» REQUIRED WORK: Note each line that includes the word "update". Copy those lines.

» DATASET CONTENT:

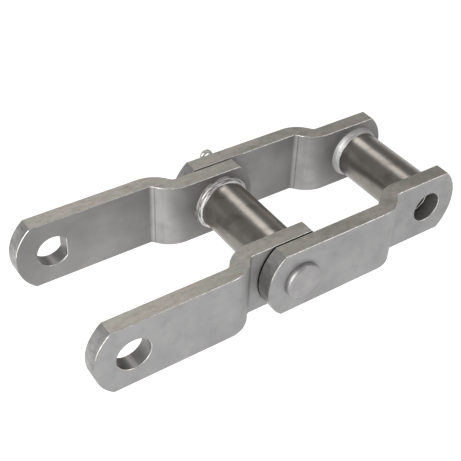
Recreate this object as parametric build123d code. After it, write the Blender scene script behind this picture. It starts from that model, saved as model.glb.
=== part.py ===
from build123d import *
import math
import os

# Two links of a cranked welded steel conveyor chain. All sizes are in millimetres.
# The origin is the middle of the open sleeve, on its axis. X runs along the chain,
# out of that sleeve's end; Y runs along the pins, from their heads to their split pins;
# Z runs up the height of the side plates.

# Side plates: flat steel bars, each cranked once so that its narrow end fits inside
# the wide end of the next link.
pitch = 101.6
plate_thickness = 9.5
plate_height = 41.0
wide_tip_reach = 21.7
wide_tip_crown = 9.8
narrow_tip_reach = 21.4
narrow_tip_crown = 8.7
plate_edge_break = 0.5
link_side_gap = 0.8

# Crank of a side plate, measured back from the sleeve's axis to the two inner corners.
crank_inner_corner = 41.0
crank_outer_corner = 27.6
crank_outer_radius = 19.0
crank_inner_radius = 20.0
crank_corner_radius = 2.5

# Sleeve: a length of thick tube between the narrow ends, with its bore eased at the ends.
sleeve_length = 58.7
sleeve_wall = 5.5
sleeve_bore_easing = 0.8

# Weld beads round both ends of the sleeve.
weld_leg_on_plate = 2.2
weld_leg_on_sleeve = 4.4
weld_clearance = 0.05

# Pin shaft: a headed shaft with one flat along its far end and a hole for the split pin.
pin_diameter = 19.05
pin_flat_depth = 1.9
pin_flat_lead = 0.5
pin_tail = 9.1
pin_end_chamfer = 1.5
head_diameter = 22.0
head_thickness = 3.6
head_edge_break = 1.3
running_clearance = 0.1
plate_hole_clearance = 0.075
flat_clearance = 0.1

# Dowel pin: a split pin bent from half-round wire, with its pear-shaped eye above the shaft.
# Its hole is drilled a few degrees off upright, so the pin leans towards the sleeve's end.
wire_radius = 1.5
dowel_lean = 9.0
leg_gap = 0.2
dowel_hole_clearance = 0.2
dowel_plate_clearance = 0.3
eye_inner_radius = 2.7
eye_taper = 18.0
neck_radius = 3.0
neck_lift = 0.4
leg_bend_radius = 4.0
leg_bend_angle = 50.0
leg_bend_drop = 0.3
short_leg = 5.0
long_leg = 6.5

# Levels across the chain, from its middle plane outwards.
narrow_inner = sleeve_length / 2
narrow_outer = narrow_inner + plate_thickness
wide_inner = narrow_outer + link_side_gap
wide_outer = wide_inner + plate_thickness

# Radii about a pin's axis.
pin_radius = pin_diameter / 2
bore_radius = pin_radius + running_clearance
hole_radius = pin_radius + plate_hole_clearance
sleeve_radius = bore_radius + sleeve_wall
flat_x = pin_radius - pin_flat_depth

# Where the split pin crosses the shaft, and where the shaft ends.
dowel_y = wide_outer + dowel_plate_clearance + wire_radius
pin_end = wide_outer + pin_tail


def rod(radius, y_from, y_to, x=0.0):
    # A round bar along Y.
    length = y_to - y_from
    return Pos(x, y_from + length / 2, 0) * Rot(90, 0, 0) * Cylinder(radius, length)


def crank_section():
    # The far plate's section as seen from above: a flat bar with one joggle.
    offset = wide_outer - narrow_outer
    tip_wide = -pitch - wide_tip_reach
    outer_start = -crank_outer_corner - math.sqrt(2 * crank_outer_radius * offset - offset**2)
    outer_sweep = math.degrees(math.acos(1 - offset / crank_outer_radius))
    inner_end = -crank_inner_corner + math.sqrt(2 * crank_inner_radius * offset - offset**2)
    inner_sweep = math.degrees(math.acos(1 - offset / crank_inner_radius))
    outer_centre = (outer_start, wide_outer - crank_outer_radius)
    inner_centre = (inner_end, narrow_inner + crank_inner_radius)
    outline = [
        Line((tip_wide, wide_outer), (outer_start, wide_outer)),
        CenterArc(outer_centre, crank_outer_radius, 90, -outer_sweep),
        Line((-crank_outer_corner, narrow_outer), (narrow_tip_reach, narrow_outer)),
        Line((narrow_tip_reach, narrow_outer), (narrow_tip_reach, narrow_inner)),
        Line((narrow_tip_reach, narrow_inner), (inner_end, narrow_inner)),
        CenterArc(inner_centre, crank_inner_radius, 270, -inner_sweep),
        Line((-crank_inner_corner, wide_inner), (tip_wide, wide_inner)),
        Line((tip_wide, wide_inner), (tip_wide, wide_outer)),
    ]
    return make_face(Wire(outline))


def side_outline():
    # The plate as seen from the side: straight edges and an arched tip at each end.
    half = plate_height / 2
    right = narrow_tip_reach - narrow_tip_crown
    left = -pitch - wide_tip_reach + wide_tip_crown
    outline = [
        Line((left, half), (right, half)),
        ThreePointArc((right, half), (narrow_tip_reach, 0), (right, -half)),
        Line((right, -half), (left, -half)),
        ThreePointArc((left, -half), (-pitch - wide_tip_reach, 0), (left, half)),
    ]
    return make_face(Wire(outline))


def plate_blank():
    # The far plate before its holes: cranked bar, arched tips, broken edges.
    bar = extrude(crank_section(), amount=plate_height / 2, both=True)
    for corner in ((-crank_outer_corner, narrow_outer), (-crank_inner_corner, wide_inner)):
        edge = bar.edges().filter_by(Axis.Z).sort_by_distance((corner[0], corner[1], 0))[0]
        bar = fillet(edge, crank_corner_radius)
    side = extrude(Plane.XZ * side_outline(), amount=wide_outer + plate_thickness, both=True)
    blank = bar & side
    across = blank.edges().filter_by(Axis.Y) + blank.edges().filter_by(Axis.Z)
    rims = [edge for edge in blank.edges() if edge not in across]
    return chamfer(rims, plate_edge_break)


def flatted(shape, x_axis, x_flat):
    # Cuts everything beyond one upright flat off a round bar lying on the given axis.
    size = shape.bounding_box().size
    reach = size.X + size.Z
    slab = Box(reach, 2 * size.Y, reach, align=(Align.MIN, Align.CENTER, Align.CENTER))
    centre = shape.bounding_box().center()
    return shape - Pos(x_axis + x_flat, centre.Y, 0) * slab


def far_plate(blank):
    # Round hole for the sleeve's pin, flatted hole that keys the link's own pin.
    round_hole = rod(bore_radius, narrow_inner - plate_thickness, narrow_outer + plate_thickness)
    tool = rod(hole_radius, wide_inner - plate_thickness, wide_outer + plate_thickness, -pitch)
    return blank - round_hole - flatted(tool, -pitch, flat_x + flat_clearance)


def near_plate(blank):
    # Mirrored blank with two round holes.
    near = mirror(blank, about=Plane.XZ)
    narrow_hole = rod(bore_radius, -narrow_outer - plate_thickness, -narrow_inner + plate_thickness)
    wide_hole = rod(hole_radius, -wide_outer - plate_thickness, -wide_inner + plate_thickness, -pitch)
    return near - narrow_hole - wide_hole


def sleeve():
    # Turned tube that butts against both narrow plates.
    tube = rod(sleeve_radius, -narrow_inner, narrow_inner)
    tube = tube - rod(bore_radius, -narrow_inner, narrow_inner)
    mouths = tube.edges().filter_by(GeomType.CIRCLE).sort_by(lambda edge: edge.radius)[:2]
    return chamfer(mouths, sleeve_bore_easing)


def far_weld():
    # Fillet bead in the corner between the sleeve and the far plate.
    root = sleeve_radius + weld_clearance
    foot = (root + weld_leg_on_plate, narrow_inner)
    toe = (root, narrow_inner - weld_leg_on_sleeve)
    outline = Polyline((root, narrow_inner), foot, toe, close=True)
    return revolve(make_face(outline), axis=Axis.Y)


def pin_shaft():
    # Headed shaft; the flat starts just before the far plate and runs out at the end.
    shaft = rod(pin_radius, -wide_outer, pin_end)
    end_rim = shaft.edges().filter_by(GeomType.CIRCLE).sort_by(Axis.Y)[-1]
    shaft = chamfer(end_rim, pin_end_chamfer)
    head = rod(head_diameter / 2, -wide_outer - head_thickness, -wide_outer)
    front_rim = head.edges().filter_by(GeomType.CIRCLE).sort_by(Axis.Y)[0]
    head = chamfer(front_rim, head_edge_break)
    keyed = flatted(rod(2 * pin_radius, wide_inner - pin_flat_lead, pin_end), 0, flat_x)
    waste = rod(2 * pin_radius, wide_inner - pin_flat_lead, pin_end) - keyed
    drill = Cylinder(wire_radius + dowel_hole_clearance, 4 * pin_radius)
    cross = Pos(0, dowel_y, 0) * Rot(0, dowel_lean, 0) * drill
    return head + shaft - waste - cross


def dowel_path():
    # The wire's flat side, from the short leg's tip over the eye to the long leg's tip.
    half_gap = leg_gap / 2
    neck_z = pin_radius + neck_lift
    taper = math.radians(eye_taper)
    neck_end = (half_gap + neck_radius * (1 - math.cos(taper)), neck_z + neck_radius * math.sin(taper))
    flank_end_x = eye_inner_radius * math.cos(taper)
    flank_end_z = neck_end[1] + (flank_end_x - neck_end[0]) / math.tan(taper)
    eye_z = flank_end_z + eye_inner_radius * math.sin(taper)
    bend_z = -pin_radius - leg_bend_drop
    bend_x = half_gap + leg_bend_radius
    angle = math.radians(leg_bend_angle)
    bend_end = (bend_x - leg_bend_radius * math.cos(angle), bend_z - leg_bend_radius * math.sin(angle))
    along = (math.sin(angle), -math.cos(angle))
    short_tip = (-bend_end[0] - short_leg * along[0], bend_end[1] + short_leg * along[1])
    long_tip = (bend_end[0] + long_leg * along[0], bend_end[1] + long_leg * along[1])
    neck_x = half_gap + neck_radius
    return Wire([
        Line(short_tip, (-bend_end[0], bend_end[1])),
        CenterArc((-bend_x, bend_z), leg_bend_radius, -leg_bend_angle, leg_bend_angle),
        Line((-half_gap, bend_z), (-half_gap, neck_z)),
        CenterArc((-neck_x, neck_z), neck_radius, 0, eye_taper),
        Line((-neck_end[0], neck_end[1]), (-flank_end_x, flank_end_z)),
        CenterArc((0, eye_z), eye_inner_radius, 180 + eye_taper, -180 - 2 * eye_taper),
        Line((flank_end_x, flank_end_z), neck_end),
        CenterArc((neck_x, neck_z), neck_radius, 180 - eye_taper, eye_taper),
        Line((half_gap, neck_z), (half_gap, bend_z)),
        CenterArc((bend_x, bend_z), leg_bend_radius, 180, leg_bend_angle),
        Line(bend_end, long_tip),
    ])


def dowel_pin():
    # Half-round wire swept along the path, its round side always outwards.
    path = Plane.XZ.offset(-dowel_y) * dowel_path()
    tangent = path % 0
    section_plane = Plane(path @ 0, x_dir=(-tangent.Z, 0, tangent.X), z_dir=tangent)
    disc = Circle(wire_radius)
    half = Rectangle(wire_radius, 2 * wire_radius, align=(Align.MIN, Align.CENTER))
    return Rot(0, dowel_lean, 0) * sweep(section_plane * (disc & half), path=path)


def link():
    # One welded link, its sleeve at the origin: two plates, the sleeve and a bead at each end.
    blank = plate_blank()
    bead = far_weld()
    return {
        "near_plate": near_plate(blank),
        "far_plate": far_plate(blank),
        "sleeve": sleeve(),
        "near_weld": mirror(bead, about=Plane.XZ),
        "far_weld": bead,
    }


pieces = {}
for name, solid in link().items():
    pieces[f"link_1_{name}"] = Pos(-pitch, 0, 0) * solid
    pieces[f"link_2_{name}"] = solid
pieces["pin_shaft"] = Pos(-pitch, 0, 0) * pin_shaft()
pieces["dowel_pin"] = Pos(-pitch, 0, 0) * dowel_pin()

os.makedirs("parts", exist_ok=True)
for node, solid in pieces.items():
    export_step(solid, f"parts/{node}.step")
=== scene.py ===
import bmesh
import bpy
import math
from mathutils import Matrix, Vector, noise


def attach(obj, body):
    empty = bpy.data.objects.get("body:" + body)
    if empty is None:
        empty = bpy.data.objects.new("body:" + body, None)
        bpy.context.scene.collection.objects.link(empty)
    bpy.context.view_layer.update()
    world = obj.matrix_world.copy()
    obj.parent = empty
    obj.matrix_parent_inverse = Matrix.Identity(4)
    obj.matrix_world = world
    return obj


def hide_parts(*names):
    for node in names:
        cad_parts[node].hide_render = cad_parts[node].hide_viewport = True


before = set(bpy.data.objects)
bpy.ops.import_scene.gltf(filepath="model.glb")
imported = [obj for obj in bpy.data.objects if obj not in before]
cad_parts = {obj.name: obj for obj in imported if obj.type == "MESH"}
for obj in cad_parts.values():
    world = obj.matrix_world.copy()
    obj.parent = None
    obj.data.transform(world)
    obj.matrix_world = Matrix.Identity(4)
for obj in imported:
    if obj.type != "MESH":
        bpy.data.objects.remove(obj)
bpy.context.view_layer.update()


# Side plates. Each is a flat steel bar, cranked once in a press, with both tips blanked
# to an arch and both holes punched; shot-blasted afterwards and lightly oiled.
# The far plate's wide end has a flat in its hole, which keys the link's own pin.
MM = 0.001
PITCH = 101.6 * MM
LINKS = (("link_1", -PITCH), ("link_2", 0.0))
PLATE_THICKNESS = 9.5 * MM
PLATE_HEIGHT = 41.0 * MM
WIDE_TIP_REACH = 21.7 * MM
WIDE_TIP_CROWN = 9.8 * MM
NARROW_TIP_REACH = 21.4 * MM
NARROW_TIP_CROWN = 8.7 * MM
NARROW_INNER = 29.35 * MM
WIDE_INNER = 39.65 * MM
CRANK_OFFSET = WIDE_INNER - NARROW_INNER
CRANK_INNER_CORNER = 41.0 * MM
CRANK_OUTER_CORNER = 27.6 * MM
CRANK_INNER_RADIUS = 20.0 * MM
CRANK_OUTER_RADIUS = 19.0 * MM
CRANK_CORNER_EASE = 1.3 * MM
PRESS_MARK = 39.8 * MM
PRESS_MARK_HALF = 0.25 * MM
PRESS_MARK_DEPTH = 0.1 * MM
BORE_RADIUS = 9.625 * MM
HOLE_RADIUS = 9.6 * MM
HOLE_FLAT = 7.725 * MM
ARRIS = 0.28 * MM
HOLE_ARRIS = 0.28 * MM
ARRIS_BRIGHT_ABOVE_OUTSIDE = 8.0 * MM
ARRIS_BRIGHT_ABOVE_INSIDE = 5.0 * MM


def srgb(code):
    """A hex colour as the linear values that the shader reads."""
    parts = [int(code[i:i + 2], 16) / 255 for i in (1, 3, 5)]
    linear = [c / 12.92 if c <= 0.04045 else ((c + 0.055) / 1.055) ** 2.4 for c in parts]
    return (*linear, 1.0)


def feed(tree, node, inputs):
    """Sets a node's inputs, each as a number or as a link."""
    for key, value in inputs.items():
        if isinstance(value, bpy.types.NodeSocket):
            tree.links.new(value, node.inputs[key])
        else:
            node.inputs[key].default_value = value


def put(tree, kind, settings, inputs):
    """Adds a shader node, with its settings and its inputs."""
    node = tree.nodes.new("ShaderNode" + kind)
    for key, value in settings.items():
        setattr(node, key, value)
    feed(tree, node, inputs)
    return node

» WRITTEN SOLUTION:
    bpy.context.view_layer.update()
bpy.context.view_layer.update()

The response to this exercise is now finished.